Another solution may lie in the Isthmus of Kra, a neck of land linking Thailand's north and south. Thai and Chinese authorities have discussed building a canal across the isthmus, which would allow oil tankers from the Middle East to bypass the Malacca Strait. This "Asian Panama Canal" carries a price tag somewhere between $20 billion and $28 billion, and Washington is watching its development closely. "We know [the Chinese] are looking at a variety of things with regard to the security of the Malacca Strait," says a State Department official. "We have a particular interest that these proposals are not exclusionary or against our interests."

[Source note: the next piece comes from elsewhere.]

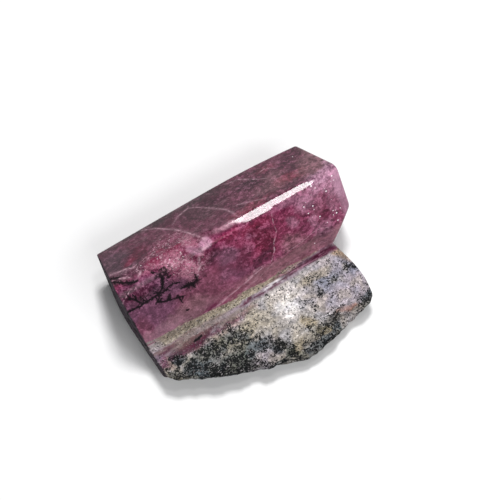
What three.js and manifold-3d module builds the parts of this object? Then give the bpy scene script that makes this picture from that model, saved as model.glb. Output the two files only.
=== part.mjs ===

Last month Thai authorities revived an alternate plan for a $700 million Kra oil pipeline and refinery, in which Chinese firms have been invited to participate. Bangkok will tread cautiously, says Paitoon Sayswang, an adviser to Thailand's Senate, because "Thais don't want to take on the risk of a turf battle between China and America." No Asian state does. But if they stand on an oil-supply route, there may be no way to avoid the struggle.